The disconnect between academia and industry is further compounded by the weak integration between Technical and Vocational Education and Training (TVET) and higher education. These systems operate in isolation, with little coordination or flexibility. University programmes remain overly theoretical, while vocational education is outdated and stigmatised. This division has left the country short of mid-level managers and skilled technicians, forcing many industries to rely on foreign expertise.
Despite policy commitments through the BNQF, the Skills Development Policy 2022 and the 8th Five-Year Plan, neither TVET nor higher education has effectively embedded digital literacy or automation-linked competencies in its curriculum. Partnerships with industry are scarce, and digital teaching methods remain exceptions. Without bridging this technological gap, Bangladesh risks producing graduates unprepared for the Fourth Industrial Revolution, trapped in low-value employment while the global economy moves ahead.
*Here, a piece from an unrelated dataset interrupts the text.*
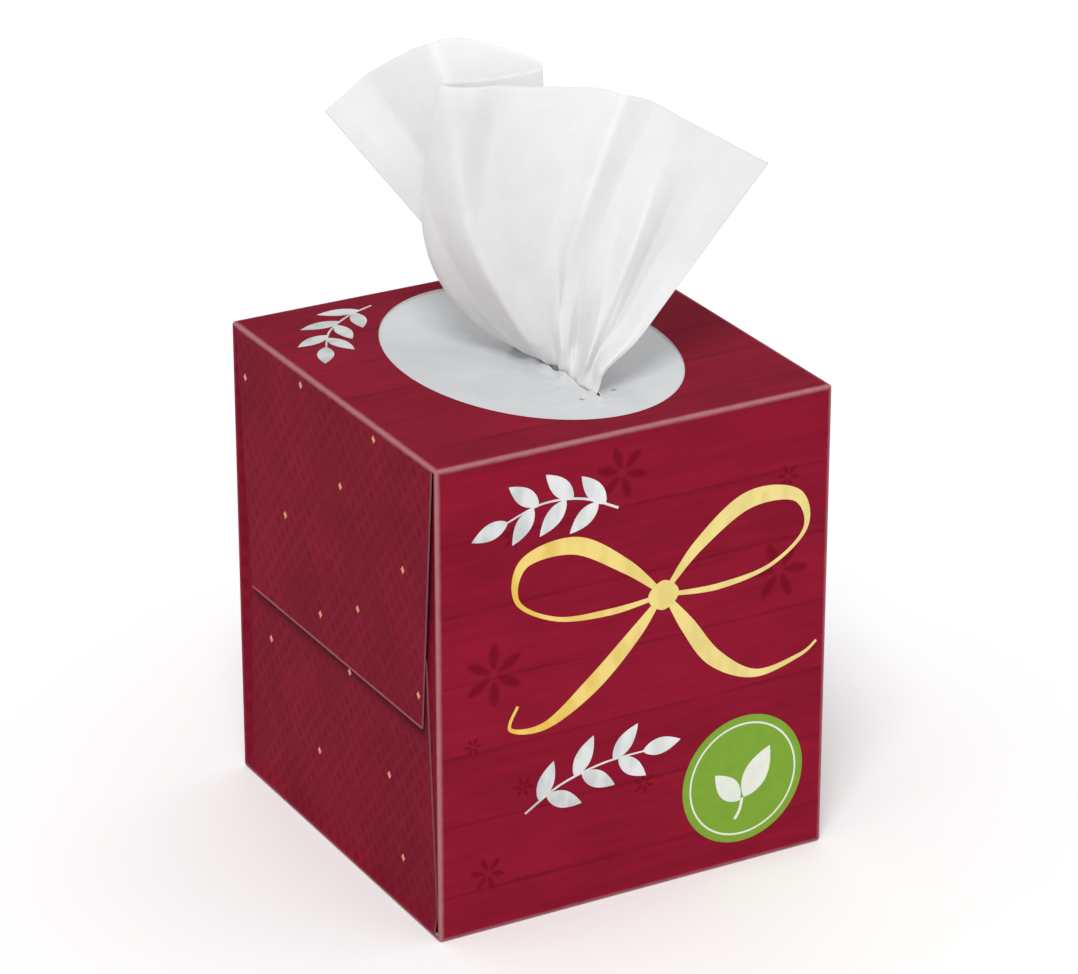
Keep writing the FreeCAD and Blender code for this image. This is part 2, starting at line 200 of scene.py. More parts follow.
class Wiring:
    """Adds nodes to a shader tree and joins them as they are made."""

    def __init__(self, tree):
        self.tree = tree

    def feed(self, socket, value):
        """Links a socket to a value of the tree, or sets it to a plain one."""
        if isinstance(value, Value):
            self.tree.links.new(value.socket, socket)
        else:
            socket.default_value = value

    def node(self, kind, inputs=None, **settings):
        made = self.tree.nodes.new(kind)
        for name, value in settings.items():
            setattr(made, name, value)
        for name, value in (inputs or {}).items():
            self.feed(made.inputs[name], value)
        return made

    def value(self, output, kind, inputs=None, **settings):
        """Adds a node and gives one of its outputs."""
        return Value(self, self.node(kind, inputs, **settings).outputs[output])

    def math(self, operation, *values, clamp=False):
        return self.value(0, "ShaderNodeMath", dict(enumerate(values)), operation=operation, use_clamp=clamp)

    def least(self, first, second):
        return self.math("MINIMUM", first, second)

    def most(self, first, second):
        return self.math("MAXIMUM", first, second)

    def distance(self, first, second):
        """The distance of a place from the middle, from its two coordinates."""
        return self.math("SQRT", first * first + second * second)

    def fade(self, value, low, high, start=0.0, end=1.0):
        """The value's smooth way from start at low to end at high."""
        return self.value(0, "ShaderNodeMapRange", {"Value": value, "From Min": low, "From Max": high,
                                                    "To Min": start, "To Max": end},
                          interpolation_type="SMOOTHSTEP")

    def mix(self, share, first, second, blend="MIX"):
        return self.value(2, "ShaderNodeMix", {0: share, 6: first, 7: second}, data_type="RGBA",
                          blend_type=blend)

    def noise(self, place, scale, detail=3.0, rough=0.5):
        return self.value("Fac", "ShaderNodeTexNoise", {"Vector": place, "Scale": scale, "Detail": detail,
                                                        "Roughness": rough})

    def vector(self, x, y, z=0.0):
        return self.value(0, "ShaderNodeCombineXYZ", {"X": x, "Y": y, "Z": z})

    def parts(self, vector):
        made = self.node("ShaderNodeSeparateXYZ", {"Vector": vector})
        return [Value(self, socket) for socket in made.outputs]

    def stretch(self, place, x, y, z):
        return self.value(0, "ShaderNodeVectorMath", {0: place, 1: (x, y, z)}, operation="MULTIPLY")

    def group(self, fill, **inputs):
        """Adds the shader group that a function fills, and gives its outputs."""
        made = self.node("ShaderNodeGroup", node_tree=group_tree(fill))
        for name, value in inputs.items():
            self.feed(made.inputs[name.capitalize()], value)
        return [Value(self, socket) for socket in made.outputs]


def group_tree(fill):
    """The shader group that a function fills, built the first time that it is asked for.

    The function's name and parameters name the group and its inputs. A parameter with a default
    is a number, and one without is a place. The function gives the group's outputs by name.
    """
    name = fill.__name__.replace("_", " ").capitalize()
    tree = bpy.data.node_groups.get(name)
    if tree is not None:
        return tree
    tree = bpy.data.node_groups.new(name, "ShaderNodeTree")
    for label, parameter in list(inspect.signature(fill).parameters.items())[1:]:
        is_place = parameter.default is parameter.empty
        kind = "NodeSocketVector" if is_place else "NodeSocketFloat"
        socket = tree.interface.new_socket(label.capitalize(), in_out="INPUT", socket_type=kind)
        if not is_place:
            socket.default_value = parameter.default
    w = Wiring(tree)
    entry = [socket for socket in w.node("NodeGroupInput").outputs if socket.name]
    found = fill(w, *(Value(w, socket) for socket in entry))
    for label in found:
        tree.interface.new_socket(label, in_out="OUTPUT", socket_type="NodeSocketFloat")
    w.node("NodeGroupOutput", found)
    return tree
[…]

Technology holds transformative potential to redefine Bangladesh’s education landscape – bridging divides between access and quality, theory and practice, academia and industry. Digital tools, AI and adaptive learning platforms can make teaching more interactive, personalised and evidence-based. They can dismantle traditional barriers to education and align the learning process with the demands of an innovation-driven economy. But this promise can only be realised if systemic weaknesses are addressed first.
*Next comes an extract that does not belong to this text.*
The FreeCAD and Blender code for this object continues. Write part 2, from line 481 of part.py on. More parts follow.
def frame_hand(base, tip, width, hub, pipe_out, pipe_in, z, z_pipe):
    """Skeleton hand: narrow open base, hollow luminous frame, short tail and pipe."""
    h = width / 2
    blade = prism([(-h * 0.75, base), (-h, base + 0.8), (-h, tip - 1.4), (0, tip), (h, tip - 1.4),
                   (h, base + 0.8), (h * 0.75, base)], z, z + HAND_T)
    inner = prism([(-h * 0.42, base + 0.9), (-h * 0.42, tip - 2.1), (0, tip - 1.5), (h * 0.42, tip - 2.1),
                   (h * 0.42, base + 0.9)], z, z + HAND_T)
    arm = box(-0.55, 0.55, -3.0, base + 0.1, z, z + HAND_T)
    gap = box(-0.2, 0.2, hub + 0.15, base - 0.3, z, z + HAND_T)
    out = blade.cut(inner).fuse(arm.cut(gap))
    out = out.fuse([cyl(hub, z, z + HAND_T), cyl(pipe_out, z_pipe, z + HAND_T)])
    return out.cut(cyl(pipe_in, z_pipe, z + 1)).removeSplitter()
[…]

The persistent learning crisis, weak teacher training, misaligned curricula and governance fragmentation must be tackled head-on. Without resolving these structural issues, digitalisation risks becoming a superficial fix – a glossy façade masking deep inefficiencies. Technology should be viewed not as an end in itself but as part of a broader reform agenda. Only through coherent policy, institutional coordination and investment in capacity-building can Bangladesh ensure that technology becomes a genuine catalyst for meaningful learning, employability and industrial advancement – not merely a digital illusion of progress.